* [Given records]
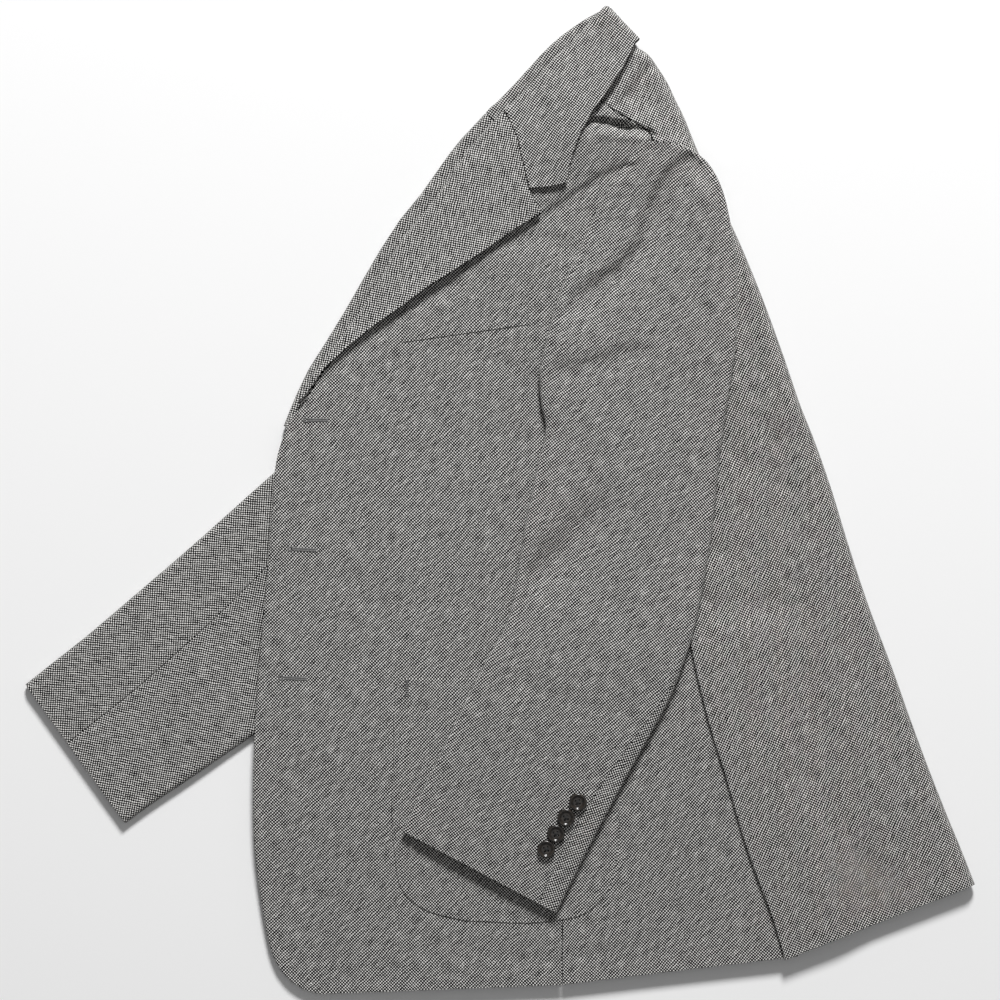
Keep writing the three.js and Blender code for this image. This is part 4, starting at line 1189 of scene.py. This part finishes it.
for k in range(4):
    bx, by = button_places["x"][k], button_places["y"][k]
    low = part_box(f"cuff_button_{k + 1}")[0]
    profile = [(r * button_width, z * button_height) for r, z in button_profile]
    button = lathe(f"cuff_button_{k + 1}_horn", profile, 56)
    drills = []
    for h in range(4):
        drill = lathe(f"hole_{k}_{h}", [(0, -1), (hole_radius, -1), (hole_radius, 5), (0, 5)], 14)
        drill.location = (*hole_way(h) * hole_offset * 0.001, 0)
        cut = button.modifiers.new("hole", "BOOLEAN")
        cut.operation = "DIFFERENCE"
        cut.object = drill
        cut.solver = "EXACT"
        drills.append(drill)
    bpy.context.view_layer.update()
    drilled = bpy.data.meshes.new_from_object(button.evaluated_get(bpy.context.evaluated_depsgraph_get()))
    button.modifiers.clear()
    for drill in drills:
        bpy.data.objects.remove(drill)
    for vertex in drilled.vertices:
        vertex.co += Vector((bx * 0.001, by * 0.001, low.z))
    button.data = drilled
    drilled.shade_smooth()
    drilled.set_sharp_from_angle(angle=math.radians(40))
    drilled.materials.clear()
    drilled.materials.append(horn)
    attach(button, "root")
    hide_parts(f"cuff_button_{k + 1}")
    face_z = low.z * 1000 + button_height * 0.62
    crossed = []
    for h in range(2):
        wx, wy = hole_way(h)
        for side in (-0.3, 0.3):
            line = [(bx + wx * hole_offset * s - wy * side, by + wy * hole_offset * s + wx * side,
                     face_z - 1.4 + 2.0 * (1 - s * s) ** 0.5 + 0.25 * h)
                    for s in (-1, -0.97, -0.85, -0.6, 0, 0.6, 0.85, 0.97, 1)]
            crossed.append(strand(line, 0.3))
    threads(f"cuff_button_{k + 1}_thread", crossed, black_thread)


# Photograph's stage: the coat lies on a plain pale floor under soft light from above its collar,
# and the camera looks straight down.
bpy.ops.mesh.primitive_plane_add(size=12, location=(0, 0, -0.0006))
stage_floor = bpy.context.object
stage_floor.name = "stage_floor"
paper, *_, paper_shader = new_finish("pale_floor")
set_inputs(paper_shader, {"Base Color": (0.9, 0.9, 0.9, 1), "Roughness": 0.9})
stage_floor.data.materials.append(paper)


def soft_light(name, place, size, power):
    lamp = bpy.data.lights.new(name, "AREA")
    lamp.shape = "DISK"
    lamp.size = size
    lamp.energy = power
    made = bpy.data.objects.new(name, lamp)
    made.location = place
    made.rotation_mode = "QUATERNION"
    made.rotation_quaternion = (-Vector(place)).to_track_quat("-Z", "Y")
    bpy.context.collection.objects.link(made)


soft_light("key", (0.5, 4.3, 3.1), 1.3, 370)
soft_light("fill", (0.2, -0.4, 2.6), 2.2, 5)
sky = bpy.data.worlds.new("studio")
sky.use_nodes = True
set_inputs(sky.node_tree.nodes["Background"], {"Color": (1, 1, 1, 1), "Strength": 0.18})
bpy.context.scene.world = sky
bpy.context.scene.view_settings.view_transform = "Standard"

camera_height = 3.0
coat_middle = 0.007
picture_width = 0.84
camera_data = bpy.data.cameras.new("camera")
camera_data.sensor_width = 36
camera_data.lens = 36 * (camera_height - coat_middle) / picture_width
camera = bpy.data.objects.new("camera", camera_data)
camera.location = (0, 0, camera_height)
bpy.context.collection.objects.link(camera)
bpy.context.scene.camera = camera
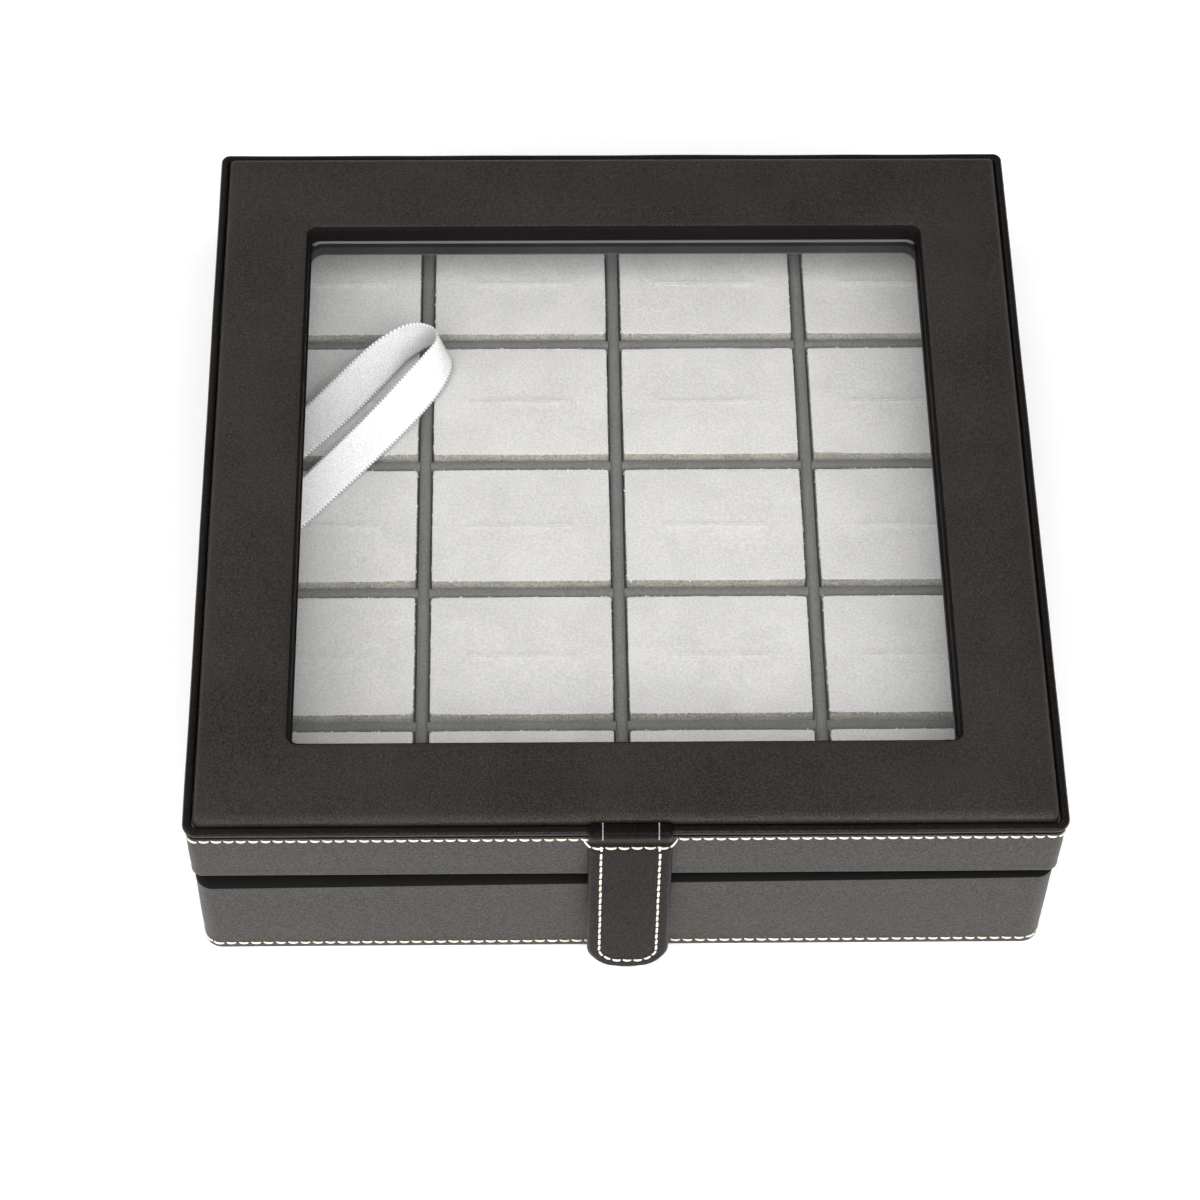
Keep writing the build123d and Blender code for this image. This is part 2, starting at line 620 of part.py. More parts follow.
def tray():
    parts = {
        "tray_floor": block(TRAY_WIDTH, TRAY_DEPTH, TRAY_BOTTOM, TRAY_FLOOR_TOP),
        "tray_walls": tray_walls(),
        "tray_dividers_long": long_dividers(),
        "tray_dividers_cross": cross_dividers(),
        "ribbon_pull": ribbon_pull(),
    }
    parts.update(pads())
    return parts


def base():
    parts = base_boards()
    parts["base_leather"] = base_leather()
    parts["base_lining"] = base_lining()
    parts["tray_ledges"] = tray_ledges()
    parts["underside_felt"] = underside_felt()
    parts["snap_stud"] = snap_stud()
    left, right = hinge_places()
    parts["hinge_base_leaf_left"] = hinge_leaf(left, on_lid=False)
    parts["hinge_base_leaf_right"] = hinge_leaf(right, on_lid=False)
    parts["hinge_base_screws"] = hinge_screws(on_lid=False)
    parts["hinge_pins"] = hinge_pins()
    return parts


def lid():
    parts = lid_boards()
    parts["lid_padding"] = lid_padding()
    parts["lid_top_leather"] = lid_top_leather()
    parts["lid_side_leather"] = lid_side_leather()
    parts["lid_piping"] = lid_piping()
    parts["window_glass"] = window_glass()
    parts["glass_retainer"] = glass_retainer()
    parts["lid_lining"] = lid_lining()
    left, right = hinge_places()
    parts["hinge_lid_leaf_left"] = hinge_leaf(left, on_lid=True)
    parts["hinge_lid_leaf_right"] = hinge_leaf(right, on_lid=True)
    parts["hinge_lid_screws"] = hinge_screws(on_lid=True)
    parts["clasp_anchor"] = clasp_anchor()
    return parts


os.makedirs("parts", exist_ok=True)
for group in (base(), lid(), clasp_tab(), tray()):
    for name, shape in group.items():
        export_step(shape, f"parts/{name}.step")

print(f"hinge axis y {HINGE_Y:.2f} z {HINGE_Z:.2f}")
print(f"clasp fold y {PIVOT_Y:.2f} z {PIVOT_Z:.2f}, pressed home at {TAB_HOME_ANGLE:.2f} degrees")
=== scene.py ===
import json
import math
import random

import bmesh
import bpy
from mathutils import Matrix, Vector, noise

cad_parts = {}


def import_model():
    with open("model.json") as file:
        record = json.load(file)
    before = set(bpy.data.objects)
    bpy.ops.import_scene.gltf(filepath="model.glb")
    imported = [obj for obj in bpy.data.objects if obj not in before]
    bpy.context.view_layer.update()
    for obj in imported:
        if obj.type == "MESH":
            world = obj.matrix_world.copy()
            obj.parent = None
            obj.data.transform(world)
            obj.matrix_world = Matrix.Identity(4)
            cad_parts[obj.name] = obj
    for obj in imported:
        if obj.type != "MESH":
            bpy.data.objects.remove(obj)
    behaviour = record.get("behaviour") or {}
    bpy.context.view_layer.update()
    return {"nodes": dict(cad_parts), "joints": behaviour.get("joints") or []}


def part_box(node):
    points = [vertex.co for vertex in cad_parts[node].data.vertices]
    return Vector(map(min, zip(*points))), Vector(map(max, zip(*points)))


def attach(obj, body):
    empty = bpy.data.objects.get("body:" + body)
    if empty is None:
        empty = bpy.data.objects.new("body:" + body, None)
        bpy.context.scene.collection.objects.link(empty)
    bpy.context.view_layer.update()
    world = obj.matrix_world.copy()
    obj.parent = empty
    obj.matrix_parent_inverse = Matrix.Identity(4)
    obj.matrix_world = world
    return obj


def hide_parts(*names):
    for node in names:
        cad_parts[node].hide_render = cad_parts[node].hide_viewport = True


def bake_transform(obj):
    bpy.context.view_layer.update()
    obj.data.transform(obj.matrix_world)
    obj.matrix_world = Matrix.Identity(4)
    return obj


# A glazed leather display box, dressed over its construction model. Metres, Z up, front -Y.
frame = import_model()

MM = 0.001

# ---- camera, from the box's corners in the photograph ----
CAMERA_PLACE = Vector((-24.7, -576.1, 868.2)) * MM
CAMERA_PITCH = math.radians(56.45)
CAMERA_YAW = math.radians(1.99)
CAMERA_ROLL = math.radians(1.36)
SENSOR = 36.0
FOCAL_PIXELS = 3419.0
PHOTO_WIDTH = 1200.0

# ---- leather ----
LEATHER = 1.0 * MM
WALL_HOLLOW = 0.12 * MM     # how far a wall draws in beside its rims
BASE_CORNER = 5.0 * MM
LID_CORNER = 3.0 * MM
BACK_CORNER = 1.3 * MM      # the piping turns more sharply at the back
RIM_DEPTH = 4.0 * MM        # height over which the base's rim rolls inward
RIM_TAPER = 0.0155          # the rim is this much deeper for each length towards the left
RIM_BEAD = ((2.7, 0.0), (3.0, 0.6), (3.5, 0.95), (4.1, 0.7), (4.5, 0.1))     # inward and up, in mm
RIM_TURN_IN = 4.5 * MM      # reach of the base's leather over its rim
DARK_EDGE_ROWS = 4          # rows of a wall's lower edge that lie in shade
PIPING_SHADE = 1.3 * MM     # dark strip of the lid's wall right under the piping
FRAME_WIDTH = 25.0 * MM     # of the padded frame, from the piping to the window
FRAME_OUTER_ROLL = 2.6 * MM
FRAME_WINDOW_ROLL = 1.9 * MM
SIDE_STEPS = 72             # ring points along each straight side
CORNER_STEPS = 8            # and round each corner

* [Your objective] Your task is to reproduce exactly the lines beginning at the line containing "for group in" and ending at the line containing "obj.parent = None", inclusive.

* [Result for this task]
for group in (base(), lid(), clasp_tab(), tray()):
    for name, shape in group.items():
        export_step(shape, f"parts/{name}.step")

print(f"hinge axis y {HINGE_Y:.2f} z {HINGE_Z:.2f}")
print(f"clasp fold y {PIVOT_Y:.2f} z {PIVOT_Z:.2f}, pressed home at {TAB_HOME_ANGLE:.2f} degrees")
=== scene.py ===
import json
import math
import random

import bmesh
import bpy
from mathutils import Matrix, Vector, noise

cad_parts = {}


def import_model():
    with open("model.json") as file:
        record = json.load(file)
    before = set(bpy.data.objects)
    bpy.ops.import_scene.gltf(filepath="model.glb")
    imported = [obj for obj in bpy.data.objects if obj not in before]
    bpy.context.view_layer.update()
    for obj in imported:
        if obj.type == "MESH":
            world = obj.matrix_world.copy()
            obj.parent = None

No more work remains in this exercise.